Set down word for word each line from the start of the listing through the line that contains "cloth, pleats, split", both included.

**** Data block ****

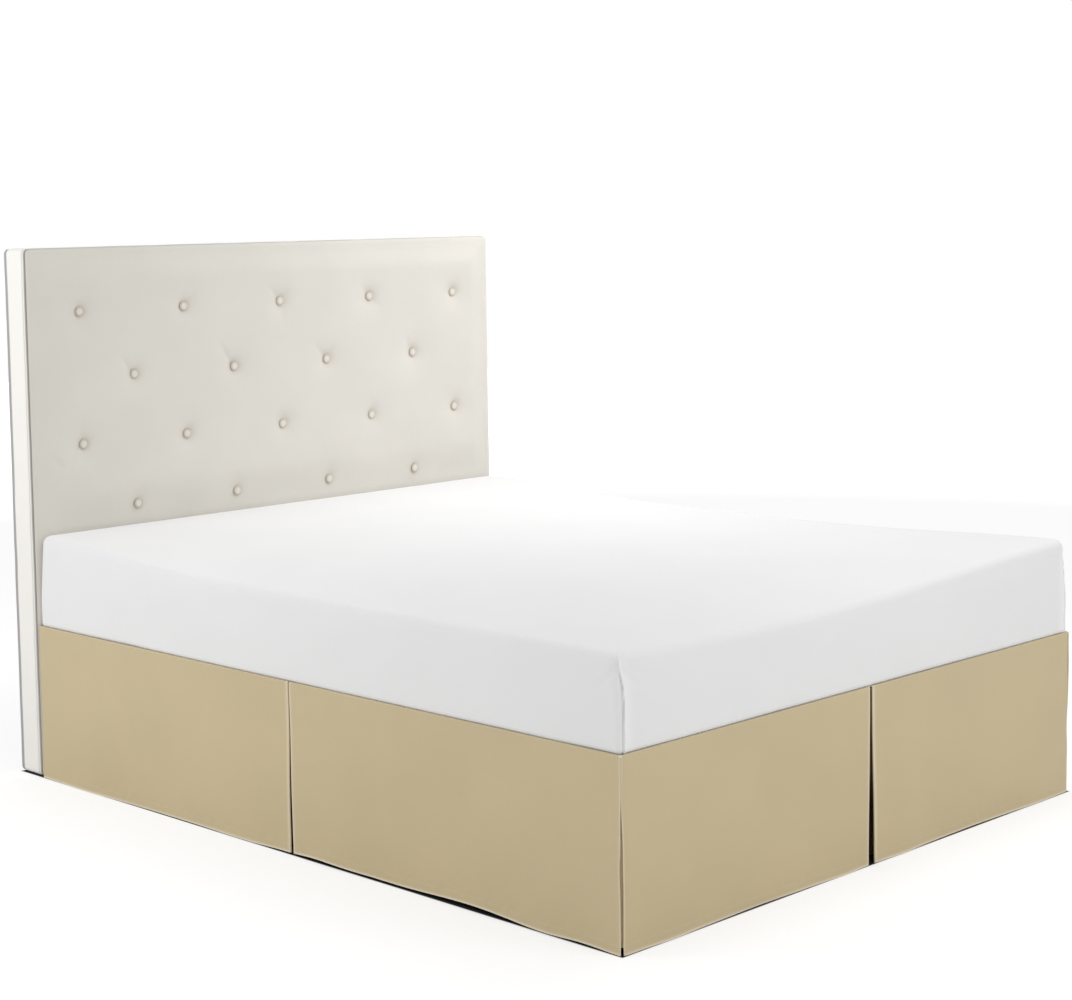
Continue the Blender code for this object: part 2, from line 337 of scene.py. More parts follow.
class SkirtSizes(PropertyGroup):
    """The skirt's cloth, pleats, split corners and hems."""

    cloth: size("Cloth", 0.0013, "Thickness of the drops and insets")
    platform_cloth: size("Platform cloth", 0.0015, "Thickness of the flat sheet")
    pleat_deep: size("Pleat depth", 0.090, "How far each fold of a pleat reaches sideways")
    layer: size("Layer step", 0.0045, "From one layer of a pleat to the next")
    free_from: share_of("Free from", 0.45, "How far down a pleat's inner layers come free")
    layer_spread: size("Layer spread", 0.012, "How far the middle layer stands off at the hem")
    curl_turn: turn_of("Curl", 40.0, "Turn of a drop's end at a split corner")
    plain_end: size("Plain end", 0.004, "Last stretch of a drop whose end is flat")
    corner_gap: size("Corner gap", 0.0009, "Gap between two drops at the seam")
    corner_open: size("Corner opening", 0.0042, "How much wider that gap is lower down")
    shut_down: share_of("Shut down to", 0.15, "How far down a split corner stays shut")
    widest_down: share_of("Widest at", 0.62, "How far down a split corner is widest")
    hem_closing: share_of("Hem closing", 0.2, "How much of the opening is lost at the hem")
    roll: size("Seam roll", 0.0029, "Radius of a drop's top, which rolls over the platform")
    roll_tail: size("Seam allowance", 0.0015, "Flat cloth past the rolled top")
    trimmed: size("Trimmed end", 0.0012, "How far the flat top of a pleat's inner layers drops")
    hem_deep: size("Hem", 0.019, "From a drop's lower edge up to the stitches of its hem")
    side_hem: size("Side hem", 0.0085, "From a free upright edge to its stitches")
    groove: size("Stitch groove", 0.00040, "How deep the stitches pull the cloth in")
    pucker: size("Pucker", 0.00085, "Height of the small puckers along the hem")
    uneven: size("Unevenness", 0.0011, "Height of the broad unevenness of the cloth")
    inset_reach: size("Inset reach", 0.110, "Width of each half of a corner inset")
    inset_top: size("Inset top", 0.0050, "How far in an inset lies at its top")
    inset_foot: size("Inset foot", 0.0068, "How far in an inset lies at its hem")
    inset_round: size("Inset turn", 0.012, "Radius of an inset's turn round the corner")
    inset_hem: size("Inset hem", 0.014, "Height of an inset's hem above the floor")


class BedSizes(PropertyGroup):
    """The mattress in its fitted sheet, the headboard, the foundation and the legs."""

    top_round: size("Top edge", 0.022, "Radius of the mattress's upper edge")
    shoulder: size("Shoulder", 0.037, "How far the sheet pulls the upper edge down")
    shoulder_wide: size("Shoulder width", 0.130, "How far in from the edge that pull reaches")
    base_round: size("Lower edge", 0.007, "Radius of the mattress's lower edge")
    corner_top: size("Upper corner", 0.030, "Radius of an upright corner at the top")
    corner_base: size("Lower corner", 0.014, "Radius of an upright corner at the bottom")
    crown: size("Crown", 0.003, "How much the middle of the mattress stands up")
    seam_high: size("Sheet seam", 0.0028, "Height of the sheet's seam at each corner")
    seam_wide: size("Seam width", 0.0022, "Half of the width of that seam")
    seam_aside: size("Seam place", 0.012, "How far the seam lies to the foot's side of a corner")
    seam_lean: size("Seam lean", 0.012, "How far the seam bends aside at the top")
    padding: size("Padding", 0.0110, "How far the headboard's padding swells between buttons")
    dimple: size("Dimple", 0.026, "Reach of the dimple round a button")
    button: size("Button", 0.013, "Radius of a covered button")
    button_high: size("Button height", 0.0053, "Height of a covered button")
    board_corner: size("Board corner", 0.014, "Radius of the headboard's corners, seen from the front")
    board_edge: size("Padded edge", 0.024, "Width of the headboard's rounded front border")
    board_round: size("Padded edge depth", 0.0065, "Depth of that rounded border")
    board_seam: size("Board seam", 0.0100, "Depth of the seam groove behind the border")
    board_fold: size("Board fold", 0.0215, "Depth of the fold behind the strip beside that seam")
    back_strip: size("Back strip", 0.015, "Depth of the bare strip at the headboard's back")
    leg: size("Leg", 0.025, "Radius of a leg")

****

• _Reply_
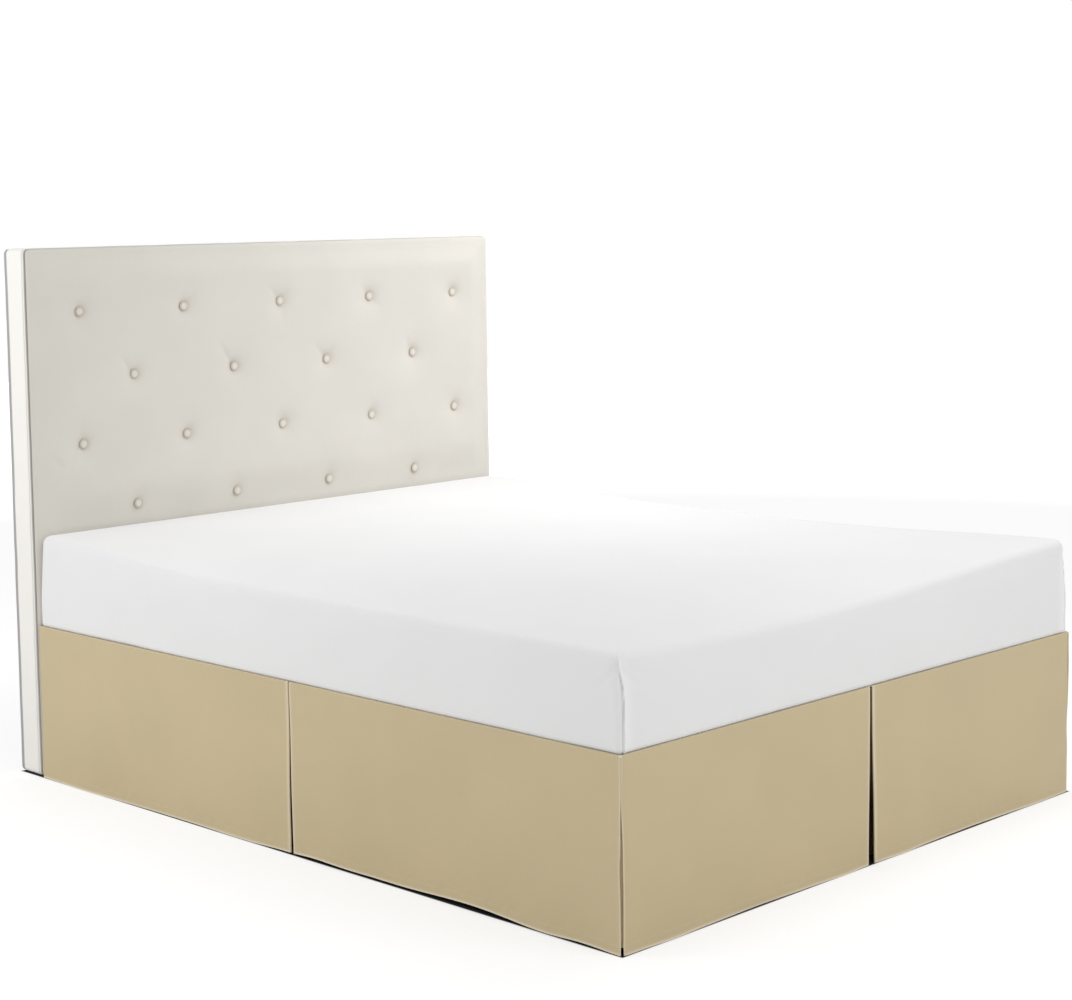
Continue the Blender code for this object: part 2, from line 337 of scene.py. More parts follow.
class SkirtSizes(PropertyGroup):
    """The skirt's cloth, pleats, split corners and hems."""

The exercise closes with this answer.